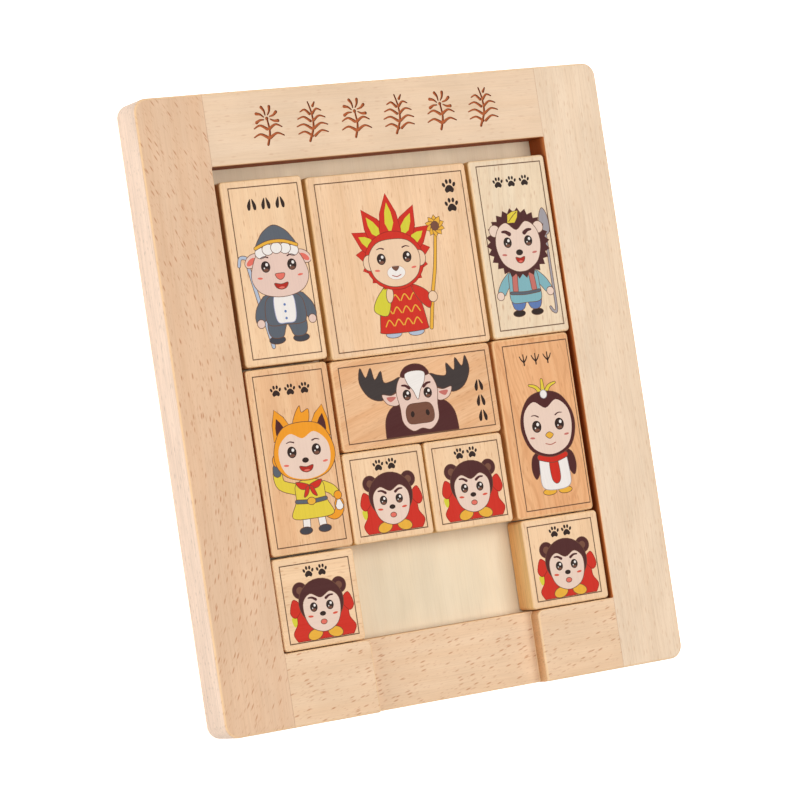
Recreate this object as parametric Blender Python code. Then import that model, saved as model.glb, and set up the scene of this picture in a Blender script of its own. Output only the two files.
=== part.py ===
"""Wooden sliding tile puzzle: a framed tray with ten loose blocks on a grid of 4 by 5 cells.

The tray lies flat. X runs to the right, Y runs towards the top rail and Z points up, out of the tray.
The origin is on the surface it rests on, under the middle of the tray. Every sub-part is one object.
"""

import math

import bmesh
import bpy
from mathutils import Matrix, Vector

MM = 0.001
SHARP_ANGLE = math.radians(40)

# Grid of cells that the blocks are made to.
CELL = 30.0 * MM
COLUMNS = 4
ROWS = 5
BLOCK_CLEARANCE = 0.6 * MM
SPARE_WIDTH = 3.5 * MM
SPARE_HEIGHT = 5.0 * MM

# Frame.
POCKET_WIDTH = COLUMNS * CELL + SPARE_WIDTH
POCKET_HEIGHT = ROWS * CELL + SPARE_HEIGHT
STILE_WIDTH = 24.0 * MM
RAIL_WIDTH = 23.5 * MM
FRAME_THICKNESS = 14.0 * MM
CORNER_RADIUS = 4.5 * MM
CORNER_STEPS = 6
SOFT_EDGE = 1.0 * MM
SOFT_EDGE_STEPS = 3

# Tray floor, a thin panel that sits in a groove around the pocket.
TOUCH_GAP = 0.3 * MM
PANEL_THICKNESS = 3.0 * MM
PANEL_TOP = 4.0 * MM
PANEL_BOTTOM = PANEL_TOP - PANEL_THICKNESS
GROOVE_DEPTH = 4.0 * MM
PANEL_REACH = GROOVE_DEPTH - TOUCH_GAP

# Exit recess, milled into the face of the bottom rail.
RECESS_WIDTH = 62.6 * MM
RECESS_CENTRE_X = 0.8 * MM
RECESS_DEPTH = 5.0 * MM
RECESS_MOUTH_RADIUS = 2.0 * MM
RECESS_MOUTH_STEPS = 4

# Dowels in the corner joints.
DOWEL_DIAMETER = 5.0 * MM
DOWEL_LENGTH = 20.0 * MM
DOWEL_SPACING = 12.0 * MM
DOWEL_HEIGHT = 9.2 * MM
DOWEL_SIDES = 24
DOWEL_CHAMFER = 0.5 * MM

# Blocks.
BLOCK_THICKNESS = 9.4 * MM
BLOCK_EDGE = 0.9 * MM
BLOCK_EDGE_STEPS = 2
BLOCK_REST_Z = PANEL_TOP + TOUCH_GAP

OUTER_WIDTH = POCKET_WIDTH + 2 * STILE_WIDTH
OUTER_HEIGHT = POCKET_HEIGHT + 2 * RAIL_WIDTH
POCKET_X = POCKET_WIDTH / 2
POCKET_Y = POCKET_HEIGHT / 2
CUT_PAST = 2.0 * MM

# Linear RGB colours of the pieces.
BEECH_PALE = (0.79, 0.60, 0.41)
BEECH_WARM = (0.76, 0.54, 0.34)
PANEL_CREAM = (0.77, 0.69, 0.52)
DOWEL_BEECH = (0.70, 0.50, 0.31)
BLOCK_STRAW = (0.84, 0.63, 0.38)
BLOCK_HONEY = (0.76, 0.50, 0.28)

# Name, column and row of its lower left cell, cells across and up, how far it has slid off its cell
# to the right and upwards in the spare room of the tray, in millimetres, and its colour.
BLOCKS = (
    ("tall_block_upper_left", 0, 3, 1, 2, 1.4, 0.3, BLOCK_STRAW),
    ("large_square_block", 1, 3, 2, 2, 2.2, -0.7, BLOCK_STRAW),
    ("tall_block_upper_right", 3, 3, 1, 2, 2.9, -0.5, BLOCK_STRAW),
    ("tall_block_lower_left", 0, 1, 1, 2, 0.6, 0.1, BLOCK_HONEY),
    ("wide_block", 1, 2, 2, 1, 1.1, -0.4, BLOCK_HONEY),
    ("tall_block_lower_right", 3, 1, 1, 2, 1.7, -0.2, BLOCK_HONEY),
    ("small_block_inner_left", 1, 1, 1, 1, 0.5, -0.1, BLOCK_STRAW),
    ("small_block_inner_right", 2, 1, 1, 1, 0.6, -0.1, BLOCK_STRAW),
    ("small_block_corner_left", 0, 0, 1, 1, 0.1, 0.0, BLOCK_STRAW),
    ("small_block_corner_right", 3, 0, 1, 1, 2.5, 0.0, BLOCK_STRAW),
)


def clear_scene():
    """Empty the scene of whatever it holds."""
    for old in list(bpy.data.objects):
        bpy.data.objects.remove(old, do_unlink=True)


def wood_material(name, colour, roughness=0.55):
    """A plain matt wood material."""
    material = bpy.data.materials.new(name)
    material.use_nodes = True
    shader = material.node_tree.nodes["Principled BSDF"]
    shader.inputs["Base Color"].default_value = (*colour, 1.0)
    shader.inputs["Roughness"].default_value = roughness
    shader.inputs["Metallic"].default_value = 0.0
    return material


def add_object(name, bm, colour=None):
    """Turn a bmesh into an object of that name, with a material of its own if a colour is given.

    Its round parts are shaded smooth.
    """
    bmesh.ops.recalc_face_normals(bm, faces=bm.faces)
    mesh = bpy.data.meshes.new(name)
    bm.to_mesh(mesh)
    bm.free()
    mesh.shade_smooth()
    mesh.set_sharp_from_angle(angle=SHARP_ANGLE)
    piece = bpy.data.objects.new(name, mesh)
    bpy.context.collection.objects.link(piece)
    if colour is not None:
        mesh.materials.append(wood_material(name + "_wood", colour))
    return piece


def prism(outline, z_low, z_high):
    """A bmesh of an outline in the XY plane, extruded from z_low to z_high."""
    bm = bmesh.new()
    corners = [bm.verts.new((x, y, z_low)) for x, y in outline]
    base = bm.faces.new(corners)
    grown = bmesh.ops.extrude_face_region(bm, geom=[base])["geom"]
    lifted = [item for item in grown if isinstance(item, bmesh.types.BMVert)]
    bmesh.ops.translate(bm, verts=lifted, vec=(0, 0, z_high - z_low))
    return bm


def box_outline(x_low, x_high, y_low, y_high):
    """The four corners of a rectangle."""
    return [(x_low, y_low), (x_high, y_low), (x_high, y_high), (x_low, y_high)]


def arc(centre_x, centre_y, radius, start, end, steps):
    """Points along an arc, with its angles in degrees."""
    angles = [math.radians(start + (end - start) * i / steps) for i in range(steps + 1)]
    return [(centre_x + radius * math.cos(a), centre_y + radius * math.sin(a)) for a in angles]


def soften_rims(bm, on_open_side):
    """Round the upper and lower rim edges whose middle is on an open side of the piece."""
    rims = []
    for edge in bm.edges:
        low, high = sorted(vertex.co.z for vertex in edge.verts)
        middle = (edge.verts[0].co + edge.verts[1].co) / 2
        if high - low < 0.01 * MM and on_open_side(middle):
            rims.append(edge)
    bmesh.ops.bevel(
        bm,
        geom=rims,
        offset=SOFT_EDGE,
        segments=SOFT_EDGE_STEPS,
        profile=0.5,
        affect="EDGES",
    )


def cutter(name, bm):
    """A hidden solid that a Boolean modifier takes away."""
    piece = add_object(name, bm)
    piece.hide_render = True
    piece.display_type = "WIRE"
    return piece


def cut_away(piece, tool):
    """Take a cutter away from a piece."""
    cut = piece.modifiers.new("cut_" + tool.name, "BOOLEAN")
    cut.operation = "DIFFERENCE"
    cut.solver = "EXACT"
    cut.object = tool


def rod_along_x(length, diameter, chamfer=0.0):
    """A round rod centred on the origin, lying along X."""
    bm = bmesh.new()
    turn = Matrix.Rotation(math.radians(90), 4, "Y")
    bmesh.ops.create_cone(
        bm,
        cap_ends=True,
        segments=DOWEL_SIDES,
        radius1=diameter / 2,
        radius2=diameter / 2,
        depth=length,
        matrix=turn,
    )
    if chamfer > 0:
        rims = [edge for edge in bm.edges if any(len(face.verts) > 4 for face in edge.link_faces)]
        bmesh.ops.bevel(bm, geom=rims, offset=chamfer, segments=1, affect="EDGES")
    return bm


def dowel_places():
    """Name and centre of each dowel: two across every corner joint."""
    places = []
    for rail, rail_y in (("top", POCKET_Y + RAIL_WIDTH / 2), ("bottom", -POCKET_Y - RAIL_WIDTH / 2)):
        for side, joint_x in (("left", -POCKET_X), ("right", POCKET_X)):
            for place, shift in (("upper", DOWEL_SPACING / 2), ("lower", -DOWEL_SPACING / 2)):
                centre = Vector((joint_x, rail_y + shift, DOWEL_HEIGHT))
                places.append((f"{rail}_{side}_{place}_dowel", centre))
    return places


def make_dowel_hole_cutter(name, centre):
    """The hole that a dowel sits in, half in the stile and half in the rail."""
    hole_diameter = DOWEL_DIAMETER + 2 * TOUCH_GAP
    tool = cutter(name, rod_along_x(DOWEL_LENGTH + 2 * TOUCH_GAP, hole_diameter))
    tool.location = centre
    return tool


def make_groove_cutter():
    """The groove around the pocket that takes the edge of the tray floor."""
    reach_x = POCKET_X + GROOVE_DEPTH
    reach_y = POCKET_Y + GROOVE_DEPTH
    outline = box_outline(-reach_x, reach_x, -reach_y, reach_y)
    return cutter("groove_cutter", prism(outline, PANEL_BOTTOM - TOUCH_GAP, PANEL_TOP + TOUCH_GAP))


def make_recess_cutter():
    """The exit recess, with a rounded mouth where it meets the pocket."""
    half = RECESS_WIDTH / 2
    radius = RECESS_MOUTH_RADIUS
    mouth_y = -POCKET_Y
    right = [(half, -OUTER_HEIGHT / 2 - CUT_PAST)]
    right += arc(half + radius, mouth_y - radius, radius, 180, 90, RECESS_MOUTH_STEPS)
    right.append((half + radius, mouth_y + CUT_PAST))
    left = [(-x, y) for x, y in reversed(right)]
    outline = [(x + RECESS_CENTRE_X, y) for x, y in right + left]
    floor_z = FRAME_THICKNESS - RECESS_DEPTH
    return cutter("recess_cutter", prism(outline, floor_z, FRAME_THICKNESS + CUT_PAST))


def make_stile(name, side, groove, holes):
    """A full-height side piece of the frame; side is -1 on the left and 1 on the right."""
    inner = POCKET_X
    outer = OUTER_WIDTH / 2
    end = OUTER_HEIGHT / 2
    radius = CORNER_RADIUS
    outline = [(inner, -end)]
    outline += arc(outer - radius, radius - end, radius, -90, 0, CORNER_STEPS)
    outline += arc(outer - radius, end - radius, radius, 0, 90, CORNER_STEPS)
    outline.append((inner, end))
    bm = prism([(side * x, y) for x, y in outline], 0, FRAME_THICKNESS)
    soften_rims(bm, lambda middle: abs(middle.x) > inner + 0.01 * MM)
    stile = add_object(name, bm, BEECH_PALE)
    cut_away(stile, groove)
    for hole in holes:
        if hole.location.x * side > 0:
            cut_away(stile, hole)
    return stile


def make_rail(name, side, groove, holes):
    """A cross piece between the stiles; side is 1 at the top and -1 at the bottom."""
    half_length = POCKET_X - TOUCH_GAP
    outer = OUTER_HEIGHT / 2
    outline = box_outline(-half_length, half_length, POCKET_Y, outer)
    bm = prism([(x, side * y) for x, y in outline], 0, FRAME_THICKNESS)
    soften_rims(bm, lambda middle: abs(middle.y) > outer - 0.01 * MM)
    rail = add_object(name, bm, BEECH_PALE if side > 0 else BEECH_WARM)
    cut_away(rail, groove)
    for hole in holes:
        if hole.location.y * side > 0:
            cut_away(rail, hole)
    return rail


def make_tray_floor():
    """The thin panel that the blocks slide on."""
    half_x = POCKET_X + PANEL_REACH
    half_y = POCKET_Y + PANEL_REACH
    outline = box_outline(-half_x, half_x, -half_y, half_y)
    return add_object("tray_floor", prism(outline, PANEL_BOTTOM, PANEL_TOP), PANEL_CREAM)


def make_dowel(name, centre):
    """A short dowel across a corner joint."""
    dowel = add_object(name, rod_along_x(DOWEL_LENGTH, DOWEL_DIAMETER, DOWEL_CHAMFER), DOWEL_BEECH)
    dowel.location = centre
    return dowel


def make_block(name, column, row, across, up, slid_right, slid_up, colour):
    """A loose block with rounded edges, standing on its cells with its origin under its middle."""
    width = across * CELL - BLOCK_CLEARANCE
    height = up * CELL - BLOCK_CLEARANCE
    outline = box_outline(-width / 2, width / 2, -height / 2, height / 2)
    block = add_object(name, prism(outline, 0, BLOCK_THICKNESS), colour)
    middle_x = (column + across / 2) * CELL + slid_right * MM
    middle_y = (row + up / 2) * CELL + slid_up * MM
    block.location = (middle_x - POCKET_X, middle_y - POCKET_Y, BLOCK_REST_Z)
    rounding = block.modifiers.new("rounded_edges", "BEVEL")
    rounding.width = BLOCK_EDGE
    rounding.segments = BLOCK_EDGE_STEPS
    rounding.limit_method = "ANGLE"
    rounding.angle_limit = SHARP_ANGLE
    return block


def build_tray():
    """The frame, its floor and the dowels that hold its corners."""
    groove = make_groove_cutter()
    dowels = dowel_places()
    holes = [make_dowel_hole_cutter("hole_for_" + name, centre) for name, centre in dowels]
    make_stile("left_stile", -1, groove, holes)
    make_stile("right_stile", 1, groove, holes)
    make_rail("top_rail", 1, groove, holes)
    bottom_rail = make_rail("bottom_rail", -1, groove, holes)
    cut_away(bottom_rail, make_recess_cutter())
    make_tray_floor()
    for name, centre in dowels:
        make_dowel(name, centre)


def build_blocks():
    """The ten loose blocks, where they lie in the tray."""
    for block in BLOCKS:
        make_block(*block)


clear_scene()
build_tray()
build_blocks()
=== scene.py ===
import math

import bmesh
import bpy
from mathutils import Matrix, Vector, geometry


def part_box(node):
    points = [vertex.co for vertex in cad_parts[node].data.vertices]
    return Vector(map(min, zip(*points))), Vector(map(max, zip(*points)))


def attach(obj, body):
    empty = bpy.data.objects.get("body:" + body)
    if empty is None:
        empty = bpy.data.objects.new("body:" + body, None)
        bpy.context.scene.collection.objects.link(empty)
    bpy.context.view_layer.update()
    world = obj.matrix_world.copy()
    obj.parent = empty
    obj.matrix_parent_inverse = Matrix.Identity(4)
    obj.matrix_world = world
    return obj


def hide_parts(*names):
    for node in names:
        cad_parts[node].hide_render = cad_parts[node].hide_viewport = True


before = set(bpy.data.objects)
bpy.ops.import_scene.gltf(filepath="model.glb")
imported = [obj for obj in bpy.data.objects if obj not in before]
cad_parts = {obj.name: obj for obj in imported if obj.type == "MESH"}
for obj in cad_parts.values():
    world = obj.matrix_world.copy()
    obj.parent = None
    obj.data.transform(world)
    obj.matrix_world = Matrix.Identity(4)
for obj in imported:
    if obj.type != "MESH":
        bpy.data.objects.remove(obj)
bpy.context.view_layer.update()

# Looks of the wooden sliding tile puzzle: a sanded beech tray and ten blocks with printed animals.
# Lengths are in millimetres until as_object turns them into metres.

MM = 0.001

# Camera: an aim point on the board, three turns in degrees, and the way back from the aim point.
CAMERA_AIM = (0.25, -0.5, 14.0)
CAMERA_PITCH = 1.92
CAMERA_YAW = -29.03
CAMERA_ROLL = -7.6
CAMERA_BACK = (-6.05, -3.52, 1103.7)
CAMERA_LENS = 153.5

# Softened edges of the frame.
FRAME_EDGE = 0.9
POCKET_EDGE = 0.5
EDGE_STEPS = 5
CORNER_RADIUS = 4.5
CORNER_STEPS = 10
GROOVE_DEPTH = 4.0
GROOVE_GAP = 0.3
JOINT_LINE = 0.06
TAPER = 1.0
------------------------
- **Requirements**
Within the listing above, copy each line that has the string "model".

- **Answer for the task**
Recreate this object as parametric Blender Python code. Then import that model, saved as model.glb, and set up the scene of this picture in a Blender script of its own. Output only the two files.
bpy.ops.import_scene.gltf(filepath="model.glb")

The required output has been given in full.